__Supplied information__:
⟨

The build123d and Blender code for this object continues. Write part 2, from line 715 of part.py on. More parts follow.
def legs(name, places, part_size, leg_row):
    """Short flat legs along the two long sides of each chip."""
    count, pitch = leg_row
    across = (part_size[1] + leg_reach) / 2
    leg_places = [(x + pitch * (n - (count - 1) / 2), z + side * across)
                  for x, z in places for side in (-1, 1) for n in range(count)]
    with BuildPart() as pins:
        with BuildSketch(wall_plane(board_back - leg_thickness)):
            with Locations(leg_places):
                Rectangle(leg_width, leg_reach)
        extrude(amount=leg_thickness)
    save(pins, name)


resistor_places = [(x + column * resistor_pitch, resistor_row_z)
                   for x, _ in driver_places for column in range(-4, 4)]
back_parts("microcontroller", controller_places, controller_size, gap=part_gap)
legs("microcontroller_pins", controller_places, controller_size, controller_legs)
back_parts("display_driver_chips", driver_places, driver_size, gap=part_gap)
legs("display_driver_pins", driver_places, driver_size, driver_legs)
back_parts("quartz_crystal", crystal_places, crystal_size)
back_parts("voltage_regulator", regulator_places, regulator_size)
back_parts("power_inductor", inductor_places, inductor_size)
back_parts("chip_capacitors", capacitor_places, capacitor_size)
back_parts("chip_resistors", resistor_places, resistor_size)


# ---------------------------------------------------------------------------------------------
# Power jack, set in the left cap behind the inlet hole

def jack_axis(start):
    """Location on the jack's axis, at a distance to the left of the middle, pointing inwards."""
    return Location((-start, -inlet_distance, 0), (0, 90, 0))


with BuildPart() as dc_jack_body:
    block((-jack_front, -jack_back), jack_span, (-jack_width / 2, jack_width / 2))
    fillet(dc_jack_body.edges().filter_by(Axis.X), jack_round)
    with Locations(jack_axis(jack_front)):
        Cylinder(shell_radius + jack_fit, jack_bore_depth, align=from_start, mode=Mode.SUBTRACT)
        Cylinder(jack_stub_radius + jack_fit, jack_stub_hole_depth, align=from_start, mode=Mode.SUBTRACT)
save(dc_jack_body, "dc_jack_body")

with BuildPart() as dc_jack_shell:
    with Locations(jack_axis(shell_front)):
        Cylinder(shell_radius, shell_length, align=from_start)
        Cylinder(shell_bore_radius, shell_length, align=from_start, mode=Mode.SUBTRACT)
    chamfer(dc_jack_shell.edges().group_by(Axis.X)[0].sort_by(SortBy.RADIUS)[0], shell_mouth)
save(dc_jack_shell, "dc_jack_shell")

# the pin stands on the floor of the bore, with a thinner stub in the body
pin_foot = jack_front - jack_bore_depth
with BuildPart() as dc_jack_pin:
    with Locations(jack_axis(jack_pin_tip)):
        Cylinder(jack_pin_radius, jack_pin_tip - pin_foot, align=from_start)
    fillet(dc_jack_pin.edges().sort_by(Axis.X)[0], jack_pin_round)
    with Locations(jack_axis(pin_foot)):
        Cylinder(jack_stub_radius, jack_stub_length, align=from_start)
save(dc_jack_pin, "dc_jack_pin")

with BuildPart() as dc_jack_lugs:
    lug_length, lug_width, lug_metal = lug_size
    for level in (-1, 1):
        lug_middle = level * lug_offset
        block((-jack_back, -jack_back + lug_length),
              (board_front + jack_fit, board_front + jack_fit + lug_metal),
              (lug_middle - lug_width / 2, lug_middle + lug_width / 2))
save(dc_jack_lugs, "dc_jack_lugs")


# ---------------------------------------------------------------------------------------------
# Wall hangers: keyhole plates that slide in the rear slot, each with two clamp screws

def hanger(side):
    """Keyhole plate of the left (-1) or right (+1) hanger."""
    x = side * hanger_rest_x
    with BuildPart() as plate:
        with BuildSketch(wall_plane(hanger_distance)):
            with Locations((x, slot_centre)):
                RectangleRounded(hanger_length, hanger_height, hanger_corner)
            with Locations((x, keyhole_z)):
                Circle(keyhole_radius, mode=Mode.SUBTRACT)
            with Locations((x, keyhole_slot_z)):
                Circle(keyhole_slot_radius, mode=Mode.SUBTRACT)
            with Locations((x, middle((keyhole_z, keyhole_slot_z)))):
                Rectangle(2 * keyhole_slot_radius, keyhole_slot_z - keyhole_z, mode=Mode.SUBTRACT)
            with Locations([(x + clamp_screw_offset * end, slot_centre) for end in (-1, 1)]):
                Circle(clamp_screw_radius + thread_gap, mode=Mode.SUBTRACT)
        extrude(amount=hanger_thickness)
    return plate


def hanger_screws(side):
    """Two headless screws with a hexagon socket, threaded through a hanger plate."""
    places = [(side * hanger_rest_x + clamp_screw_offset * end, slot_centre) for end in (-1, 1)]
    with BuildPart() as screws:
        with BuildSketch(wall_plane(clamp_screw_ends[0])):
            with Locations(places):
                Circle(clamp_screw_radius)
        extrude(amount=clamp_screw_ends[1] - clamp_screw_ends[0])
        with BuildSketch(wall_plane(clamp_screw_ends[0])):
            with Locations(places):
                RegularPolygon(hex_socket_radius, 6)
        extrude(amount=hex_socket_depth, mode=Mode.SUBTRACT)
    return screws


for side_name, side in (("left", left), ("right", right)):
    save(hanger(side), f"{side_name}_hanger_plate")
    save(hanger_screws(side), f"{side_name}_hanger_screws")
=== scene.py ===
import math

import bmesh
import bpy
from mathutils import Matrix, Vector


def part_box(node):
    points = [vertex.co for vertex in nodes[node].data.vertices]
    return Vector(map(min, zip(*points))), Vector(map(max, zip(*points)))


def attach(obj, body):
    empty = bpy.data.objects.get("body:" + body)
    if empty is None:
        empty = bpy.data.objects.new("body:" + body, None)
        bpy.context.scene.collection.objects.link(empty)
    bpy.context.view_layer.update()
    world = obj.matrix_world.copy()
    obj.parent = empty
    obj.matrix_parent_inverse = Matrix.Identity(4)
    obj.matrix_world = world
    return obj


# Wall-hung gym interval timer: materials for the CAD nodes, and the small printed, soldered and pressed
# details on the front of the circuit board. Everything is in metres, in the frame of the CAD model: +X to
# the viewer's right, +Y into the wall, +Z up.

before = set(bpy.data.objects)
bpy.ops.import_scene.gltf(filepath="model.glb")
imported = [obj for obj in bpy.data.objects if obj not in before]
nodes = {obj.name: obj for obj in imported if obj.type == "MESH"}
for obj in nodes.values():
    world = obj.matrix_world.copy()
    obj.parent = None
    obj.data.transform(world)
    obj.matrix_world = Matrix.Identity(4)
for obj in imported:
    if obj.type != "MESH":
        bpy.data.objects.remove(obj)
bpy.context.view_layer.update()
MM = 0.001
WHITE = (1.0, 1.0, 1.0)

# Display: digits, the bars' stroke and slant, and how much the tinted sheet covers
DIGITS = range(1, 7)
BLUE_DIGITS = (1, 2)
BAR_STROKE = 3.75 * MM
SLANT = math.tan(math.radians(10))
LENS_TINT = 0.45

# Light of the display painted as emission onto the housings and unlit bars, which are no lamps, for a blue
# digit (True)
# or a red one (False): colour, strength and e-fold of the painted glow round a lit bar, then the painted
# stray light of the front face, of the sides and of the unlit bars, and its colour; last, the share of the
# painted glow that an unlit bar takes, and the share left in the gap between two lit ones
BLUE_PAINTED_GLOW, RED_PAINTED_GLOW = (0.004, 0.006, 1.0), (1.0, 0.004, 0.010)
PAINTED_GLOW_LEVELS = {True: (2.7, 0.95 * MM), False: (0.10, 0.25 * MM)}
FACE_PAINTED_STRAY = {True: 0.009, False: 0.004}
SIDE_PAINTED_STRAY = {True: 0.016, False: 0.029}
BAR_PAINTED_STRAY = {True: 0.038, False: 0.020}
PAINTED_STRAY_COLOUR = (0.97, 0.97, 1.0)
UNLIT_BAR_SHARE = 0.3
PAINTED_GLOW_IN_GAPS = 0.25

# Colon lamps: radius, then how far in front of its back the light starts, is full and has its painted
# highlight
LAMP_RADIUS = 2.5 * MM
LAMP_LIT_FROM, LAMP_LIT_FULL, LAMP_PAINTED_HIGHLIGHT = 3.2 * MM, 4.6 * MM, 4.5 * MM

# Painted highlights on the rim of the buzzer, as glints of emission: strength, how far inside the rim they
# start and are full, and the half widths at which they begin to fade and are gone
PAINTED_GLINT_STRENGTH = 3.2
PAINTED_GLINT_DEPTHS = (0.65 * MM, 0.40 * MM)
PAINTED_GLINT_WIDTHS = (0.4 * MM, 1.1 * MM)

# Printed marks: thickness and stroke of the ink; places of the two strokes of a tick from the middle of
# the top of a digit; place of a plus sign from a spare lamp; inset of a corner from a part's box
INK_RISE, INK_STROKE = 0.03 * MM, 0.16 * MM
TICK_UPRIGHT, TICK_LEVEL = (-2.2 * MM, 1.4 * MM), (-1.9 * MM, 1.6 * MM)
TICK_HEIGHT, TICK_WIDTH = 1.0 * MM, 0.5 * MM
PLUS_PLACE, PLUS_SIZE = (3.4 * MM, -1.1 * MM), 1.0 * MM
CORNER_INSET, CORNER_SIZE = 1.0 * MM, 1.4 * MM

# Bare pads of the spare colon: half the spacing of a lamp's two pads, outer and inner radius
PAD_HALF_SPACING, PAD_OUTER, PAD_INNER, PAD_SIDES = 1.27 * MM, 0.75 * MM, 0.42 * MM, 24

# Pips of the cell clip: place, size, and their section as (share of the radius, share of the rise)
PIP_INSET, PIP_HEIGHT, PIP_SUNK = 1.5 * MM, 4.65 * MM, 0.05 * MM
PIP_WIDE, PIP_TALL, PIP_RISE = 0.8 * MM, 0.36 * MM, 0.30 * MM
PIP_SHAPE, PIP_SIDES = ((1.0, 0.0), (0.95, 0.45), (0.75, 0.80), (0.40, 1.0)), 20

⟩

__Task brief__: In the listing above, find the line containing "points = [vertex.co" and the line containing "GLOW_IN_GAPS = 0.25", then repeat those two lines and everything between them exactly.

__Answer to the problem__:
    points = [vertex.co for vertex in nodes[node].data.vertices]
    return Vector(map(min, zip(*points))), Vector(map(max, zip(*points)))


def attach(obj, body):
    empty = bpy.data.objects.get("body:" + body)
    if empty is None:
        empty = bpy.data.objects.new("body:" + body, None)
        bpy.context.scene.collection.objects.link(empty)
    bpy.context.view_layer.update()
    world = obj.matrix_world.copy()
    obj.parent = empty
    obj.matrix_parent_inverse = Matrix.Identity(4)
    obj.matrix_world = world
    return obj


# Wall-hung gym interval timer: materials for the CAD nodes, and the small printed, soldered and pressed
# details on the front of the circuit board. Everything is in metres, in the frame of the CAD model: +X to
# the viewer's right, +Y into the wall, +Z up.

before = set(bpy.data.objects)
bpy.ops.import_scene.gltf(filepath="model.glb")
imported = [obj for obj in bpy.data.objects if obj not in before]
nodes = {obj.name: obj for obj in imported if obj.type == "MESH"}
for obj in nodes.values():
    world = obj.matrix_world.copy()
    obj.parent = None
    obj.data.transform(world)
    obj.matrix_world = Matrix.Identity(4)
for obj in imported:
    if obj.type != "MESH":
        bpy.data.objects.remove(obj)
bpy.context.view_layer.update()
MM = 0.001
WHITE = (1.0, 1.0, 1.0)

# Display: digits, the bars' stroke and slant, and how much the tinted sheet covers
DIGITS = range(1, 7)
BLUE_DIGITS = (1, 2)
BAR_STROKE = 3.75 * MM
SLANT = math.tan(math.radians(10))
LENS_TINT = 0.45

# Light of the display painted as emission onto the housings and unlit bars, which are no lamps, for a blue
# digit (True)
# or a red one (False): colour, strength and e-fold of the painted glow round a lit bar, then the painted
# stray light of the front face, of the sides and of the unlit bars, and its colour; last, the share of the
# painted glow that an unlit bar takes, and the share left in the gap between two lit ones
BLUE_PAINTED_GLOW, RED_PAINTED_GLOW = (0.004, 0.006, 1.0), (1.0, 0.004, 0.010)
PAINTED_GLOW_LEVELS = {True: (2.7, 0.95 * MM), False: (0.10, 0.25 * MM)}
FACE_PAINTED_STRAY = {True: 0.009, False: 0.004}
SIDE_PAINTED_STRAY = {True: 0.016, False: 0.029}
BAR_PAINTED_STRAY = {True: 0.038, False: 0.020}
PAINTED_STRAY_COLOUR = (0.97, 0.97, 1.0)
UNLIT_BAR_SHARE = 0.3
PAINTED_GLOW_IN_GAPS = 0.25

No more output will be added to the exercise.